Federal Reserve Vice Chair Stanley Fischer has sounded the alarm at Republican plans to roll back regulations for the country’s largest banks.

President Trump and the Republican-controlled Congress have vowed to free banks from what they see as over-regulation in the wake of the financial crisis, arguing that elements of the Dodd-Frank Wall Street Reform Act and other post-crisis rules have crimped lending and starved the economy of credit. The Treasury issued a major report in June recommending a broad relaxation of regulation, including changes to how often and how rigorously the Fed “stress tests” the system.

The same month, the House approved the Financial Choice Act.

“I am worried that the U.S. political system may be taking us in a direction that is very dangerous,” he told Financial Times in an interview. “It took almost 80 years after 1930 to have another financial crisis that could have been of that magnitude. And now after 10 years everybody wants to go back to a status quo before the great financial crisis. And I find that really, extremely dangerous and extremely short-sighted.”

All of the country’s largest bank passed this year’s ‘stress tests’ – the Fed’s regular review of their balance sheet strength – with flying colors.

However, the biggest risk now is complacency, Fischer said.

But while banks’ balance sheets themselves look stronger, Fischer argued that the shadow banking system, the complex web of liabilities that banks accumulate through off-balance sheet activities, still operates much as before. Fischer called this a “terrible mistake.”

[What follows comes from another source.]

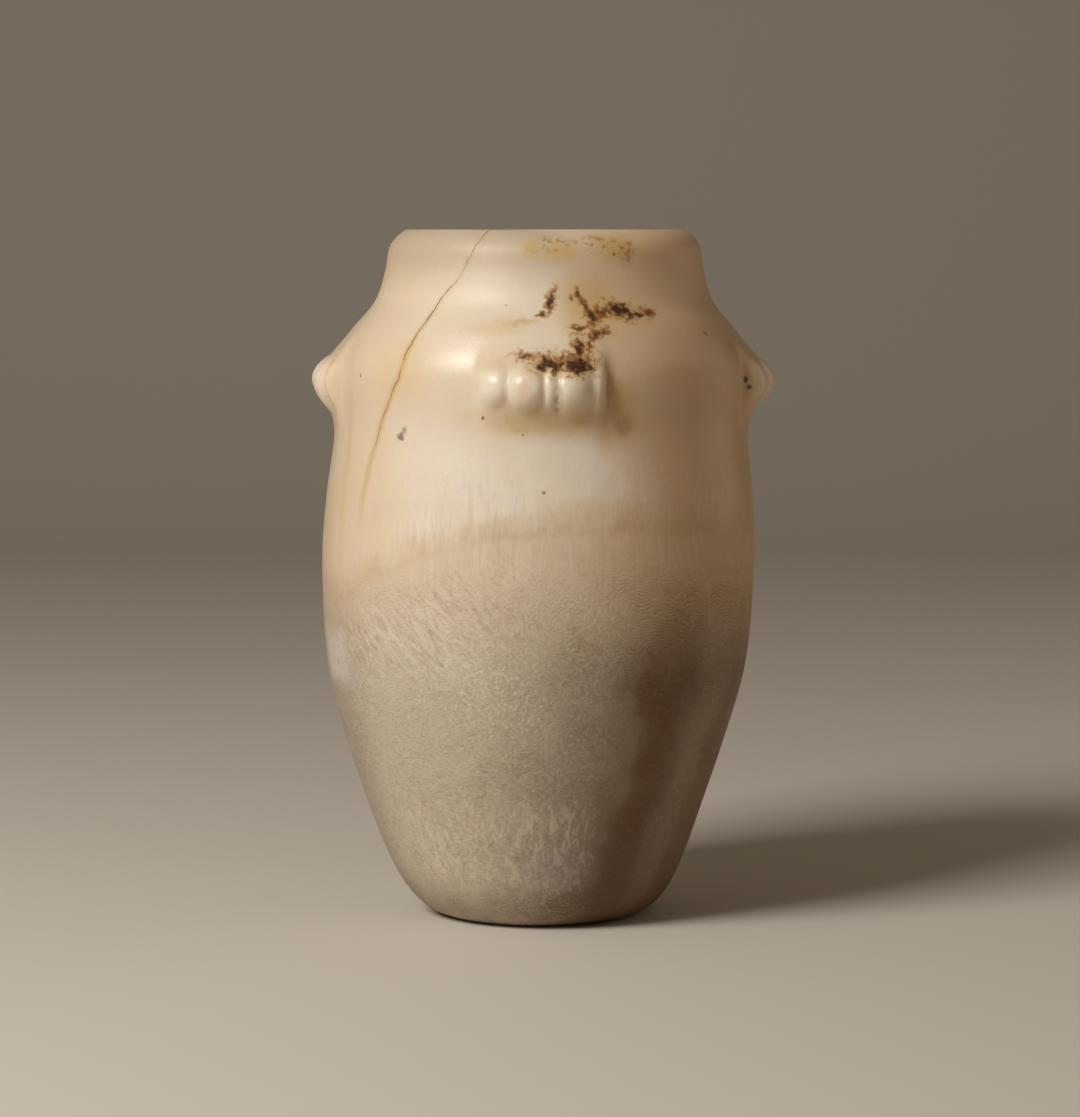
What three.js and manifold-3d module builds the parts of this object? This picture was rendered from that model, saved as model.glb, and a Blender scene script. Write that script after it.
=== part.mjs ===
// Canopic jar carved from one block of cream calcite alabaster, without its lid.
// A hollow ovoid with a short neck and a flat rim, and four ribbed lugs left standing
// at the shoulder. Millimetres, +Z up, the foot rests on z = 0 and one lug faces -Y.
import * as THREE from "three";
import Module from "manifold-3d";
import { mergeVertices } from "three/addons/utils/BufferGeometryUtils.js";

const { lerp, smoothstep } = THREE.MathUtils;

// Levels above the foot
const RIM_LEVEL = 250;
const LIP_LEVEL = 243;
const NECK_LEVEL = 235;
const NECK_FOOT_LEVEL = 224;
const SHOULDER_LEVEL = 200;
const WAIST_LEVEL = 180;
const BELLY_LEVEL = 127;

// Outer radii at those levels
const RIM_FLAT_RADIUS = 50.5;
const LIP_RADIUS = 56.7;
const NECK_RADIUS = 58;
const NECK_FOOT_RADIUS = 61.5;
const SHOULDER_RADIUS = 75.2;
const WAIST_RADIUS = 74.7;
const BELLY_RADIUS = 79;
const FOOT_RADIUS = 34;

// The hollow
const MOUTH_RADIUS = 43;
const MOUTH_DEPTH = 23;
const WALL_THICKNESS = 12;
const FLOOR_THICKNESS = 17;
const FLOOR_ROUNDING = 16;

// The carver's centre line wanders a little sideways
const FOOT_DRIFT = -1.2;
const HIP_DRIFT = -2.7;
const HIP_LEVEL = 45;
const BELLY_DRIFT = -1.5;
const RIM_DRIFT = 1;

// Lugs: a short bar of ribs that stands out most in its middle
const LUG_COUNT = 4;
const LUG_LEVEL = 195.5;
const LUG_WIDTH = 45;
const LUG_HALF_HEIGHT = 9.8;
const LUG_DEPTH = 9.7;
const LUG_END_DEPTH = 4.2;
const LUG_END_ROUNDING = 3;
const LUG_GROOVE_DEPTH = 2.4;
// The lug's block goes this deep into the wall, and its edges end just under the skin
const LUG_ROOT = 5;
const LUG_EDGE = 0.35;

// Facets around the jar, between two stations of its outline, and over a lug
const ROUND_SEGMENTS = 64;
const OUTLINE_STEPS = 2;
const HOLLOW_STEPS = 1;
const LUG_COLUMNS = 28;
const LUG_ROWS = 12;

const stone = new THREE.MeshStandardMaterial({ color: 0xd8c6a2, roughness: 0.4, metalness: 0 });

const station = (radius, level) => new THREE.Vector2(radius, level);

// Lower outline as shares of the belly's radius and level, from the rounded heel up
const lowerShares = [
  [0.52, 0.02],
  [0.6, 0.07],
  [0.677, 0.157],
  [0.766, 0.3],
  [0.868, 0.49],
  [0.967, 0.725],
];

// Ends of a lug and the grooves between its four ribs, as shares of its half width
const ribBounds = [-1, -0.5, 0.22, 0.66, 1];

// Shares of the way from belly to waist, from shoulder to neck, and over the lip
const flankShare = { radius: 0.31, level: 0.53 };
const slopeShare = { radius: 0.394, level: 0.54 };
const lipShare = { radius: 0.4, level: 0.6 };

const outsideCurve = new THREE.SplineCurve([
  station(FOOT_RADIUS, 0),
  ...lowerShares.map(([radius, level]) => station(radius * BELLY_RADIUS, level * BELLY_LEVEL)),
  station(BELLY_RADIUS, BELLY_LEVEL),
  station(
    lerp(BELLY_RADIUS, WAIST_RADIUS, flankShare.radius),
    lerp(BELLY_LEVEL, WAIST_LEVEL, flankShare.level),
  ),
  station(WAIST_RADIUS, WAIST_LEVEL),
  station(SHOULDER_RADIUS, SHOULDER_LEVEL),
  station(
    lerp(SHOULDER_RADIUS, NECK_FOOT_RADIUS, slopeShare.radius),
    lerp(SHOULDER_LEVEL, NECK_FOOT_LEVEL, slopeShare.level),
  ),
  station(NECK_FOOT_RADIUS, NECK_FOOT_LEVEL),
  station(NECK_RADIUS, NECK_LEVEL),
  station(LIP_RADIUS, LIP_LEVEL),
  station(
    lerp(LIP_RADIUS, RIM_FLAT_RADIUS, lipShare.radius),
    lerp(LIP_LEVEL, RIM_LEVEL, lipShare.level),
  ),
  station(RIM_FLAT_RADIUS, RIM_LEVEL),
]);
const outline = outsideCurve.getPoints(OUTLINE_STEPS * (outsideCurve.points.length - 1));

const driftLine = new THREE.SplineCurve([
  station(FOOT_DRIFT, 0),
  station(HIP_DRIFT, HIP_LEVEL),
  station(BELLY_DRIFT, BELLY_LEVEL),
  station(0, LUG_LEVEL),
  station(RIM_DRIFT, RIM_LEVEL),
]).getPoints(outline.length);

// First coordinate of a rising line of points at a given level
function acrossAt(line, level) {
  const above = line.findIndex((end, i) => i > 0 && end.y >= level);
  const top = above < 0 ? line.length - 1 : above;
  const [lower, upper] = [line[top - 1], line[top]];
  return lerp(lower.x, upper.x, (level - lower.y) / (upper.y - lower.y));
}

// The hollow keeps one wall thickness behind the outside, between the rounded floor
// and the straight bore of the mouth
function hollowLine() {
  const wall = [];
  const spans = HOLLOW_STEPS * (outsideCurve.points.length - 1);
  for (let i = 1; i < spans; i++) {
    const place = outsideCurve.getPoint(i / spans);
    const along = outsideCurve.getTangent(i / spans);
    wall.push(station(place.x - WALL_THICKNESS * along.y, place.y + WALL_THICKNESS * along.x));
  }
  const boreFoot = station(MOUTH_RADIUS, RIM_LEVEL - MOUTH_DEPTH);
  const floor = FLOOR_THICKNESS;
  const sides = wall.filter(({ x, y }) => (
    y > floor + FLOOR_ROUNDING && y < boreFoot.y - WALL_THICKNESS / 2 && x > MOUTH_RADIUS
  ));
  const flat = station(sides[0].x - FLOOR_ROUNDING, floor);
  const corner = new THREE.QuadraticBezierCurve(
    flat,
    station(sides[0].x - FLOOR_ROUNDING / 3, floor),
    sides[0],
  ).getPoints(3);
  return [station(0, floor), ...corner, ...sides.slice(1), boreFoot, station(MOUTH_RADIUS, RIM_LEVEL)];
}

const wasm = await Module();
wasm.setup();

// Closed solid of a geometry, moved sideways along the wandering centre line
function solidOf(geometry) {
  const place = geometry.getAttribute("position");
  for (let i = 0; i < place.count; i++) {
    place.setX(i, place.getX(i) + acrossAt(driftLine, place.getZ(i)));
  }
  geometry.deleteAttribute("normal");
  geometry.deleteAttribute("uv");
  const merged = mergeVertices(geometry, 1e-3);
  const corners = merged.getIndex().array;
  const kept = [];
  for (let i = 0; i < corners.length; i += 3) {
    const [a, b, c] = corners.slice(i, i + 3);
    if (a !== b && b !== c && c !== a) kept.push(a, b, c);
  }
  return new wasm.Manifold(new wasm.Mesh({
    numProp: 3,
    vertProperties: new Float32Array(merged.getAttribute("position").array),
    triVerts: new Uint32Array(kept),
  }));
}

function vessel() {
  const section = [station(0, 0), ...outline, ...hollowLine().reverse()];
  const turned = new THREE.LatheGeometry(section, ROUND_SEGMENTS);
  turned.rotateX(Math.PI / 2);
  return solidOf(turned);
}

// Roundness of the ribs: 0 in a groove or at an end, 1 on a crest
function ribAt(share) {
  const right = ribBounds.findIndex((bound, i) => i > 0 && share <= bound);
  if (right < 0 || share < ribBounds[0]) return 0;
  const [start, end] = [ribBounds[right - 1], ribBounds[right]];
  return Math.sin(Math.PI * (share - start) / (end - start));
}

// How far a lug stands out, at a distance to either side of its middle and above it
function lugRelief(aside, above) {
  const halfWidth = LUG_WIDTH / 2;
  const outward = Math.min(Math.abs(aside) / halfWidth, 1);
  const crest = lerp(LUG_DEPTH, LUG_END_DEPTH, outward ** 2);
  const end = 1 - smoothstep(Math.abs(aside), halfWidth - LUG_END_ROUNDING, halfWidth + LUG_END_ROUNDING);
  const rib = ribAt(aside / halfWidth);
  const bell = Math.exp(-((Math.abs(above) / LUG_HALF_HEIGHT) ** 2.3));
  return (crest - LUG_GROOVE_DEPTH * (1 - rib)) * end * bell;
}

// A box bent around the shoulder, its front face raised into the lug
function lug(azimuth) {
  const width = LUG_WIDTH + 2.5 * LUG_END_ROUNDING;
  const height = 3.5 * LUG_HALF_HEIGHT;
  const block = new THREE.BoxGeometry(width, height, 1, LUG_COLUMNS, LUG_ROWS, 1);
  const place = block.getAttribute("position");
  for (let i = 0; i < place.count; i++) {
    const [aside, above] = [place.getX(i), place.getY(i)];
    const level = LUG_LEVEL + above;
    const out = place.getZ(i) > 0 ? lugRelief(aside, above) - LUG_EDGE : -LUG_ROOT;
    const radius = acrossAt(outline, level) + out;
    const angle = azimuth + aside / acrossAt(outline, LUG_LEVEL);
    place.setXYZ(i, radius * Math.cos(angle), radius * Math.sin(angle), level);
  }
  return solidOf(block);
}

let jarSolid = vessel();
for (let i = 0; i < LUG_COUNT; i++) {
  jarSolid = jarSolid.add(lug(2 * Math.PI * i / LUG_COUNT - Math.PI / 2));
}

const faces = jarSolid.getMesh();
const jarGeometry = new THREE.BufferGeometry();
jarGeometry.setAttribute("position", new THREE.BufferAttribute(faces.vertProperties, 3));
jarGeometry.setIndex(new THREE.BufferAttribute(faces.triVerts, 1));
jarGeometry.computeVertexNormals();

const jar = new THREE.Mesh(jarGeometry, stone);
jar.name = "jar";

const canopicJar = new THREE.Group();
canopicJar.add(jar);

export default canopicJar;
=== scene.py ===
"""A lidless canopic jar of cream calcite alabaster, carved from one block, seen at rim height."""
import math

import bmesh
import bpy
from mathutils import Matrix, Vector, noise


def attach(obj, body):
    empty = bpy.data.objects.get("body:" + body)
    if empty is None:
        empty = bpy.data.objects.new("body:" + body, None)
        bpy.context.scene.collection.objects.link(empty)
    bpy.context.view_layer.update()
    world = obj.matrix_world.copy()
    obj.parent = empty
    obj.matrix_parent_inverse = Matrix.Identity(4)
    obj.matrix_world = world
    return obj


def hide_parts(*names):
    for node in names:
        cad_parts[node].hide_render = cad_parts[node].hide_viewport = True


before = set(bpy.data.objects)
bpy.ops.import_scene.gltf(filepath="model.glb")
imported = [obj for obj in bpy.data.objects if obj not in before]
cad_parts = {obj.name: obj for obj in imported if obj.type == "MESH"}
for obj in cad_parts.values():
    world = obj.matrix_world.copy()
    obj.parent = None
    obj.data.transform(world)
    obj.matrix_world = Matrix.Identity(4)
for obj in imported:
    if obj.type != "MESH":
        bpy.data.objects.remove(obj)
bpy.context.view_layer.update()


# Camera
# It stands 1.4 m in front of the jar at the height of the rim and looks down a little,
# so the whole jar shows and its mouth is seen edge on. Its picture is 1080 by 1117.
MM = 0.001
PICTURE_HEIGHT = 1117
FOCAL_PIXELS = 3837
CAMERA_DISTANCE = 1400
CAMERA_LEVEL = 250
CAMERA_ASIDE = -0.9
CAMERA_PITCH = 4.9

camera_data = bpy.data.cameras.new("camera")
camera_data.sensor_width = 36
camera_data.lens = camera_data.sensor_width * FOCAL_PIXELS / PICTURE_HEIGHT
camera_data.clip_start = 0.05
camera = bpy.data.objects.new("camera", camera_data)
camera.location = Vector((CAMERA_ASIDE, -CAMERA_DISTANCE, CAMERA_LEVEL)) * MM
camera.rotation_euler = (math.radians(90 - CAMERA_PITCH), 0, 0)
bpy.context.collection.objects.link(camera)
bpy.context.scene.camera = camera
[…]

Fischer was speaking ahead of the Fed’s annual gabfest at Jackson Hole, Wyoming, the most closely-watched central bankers’ gathering of the year. Fischer, who has been at the hawkish end of the spectrum as regards the Fed’s desire to return interest rates to a more “normal” level, indicated that he wasn’t convinced of the need to raise rates again any time soon.

“I’m not sure where that discussion is going to end up,” he said. “This continuation of lower than expected inflation rates is something we have to think about.”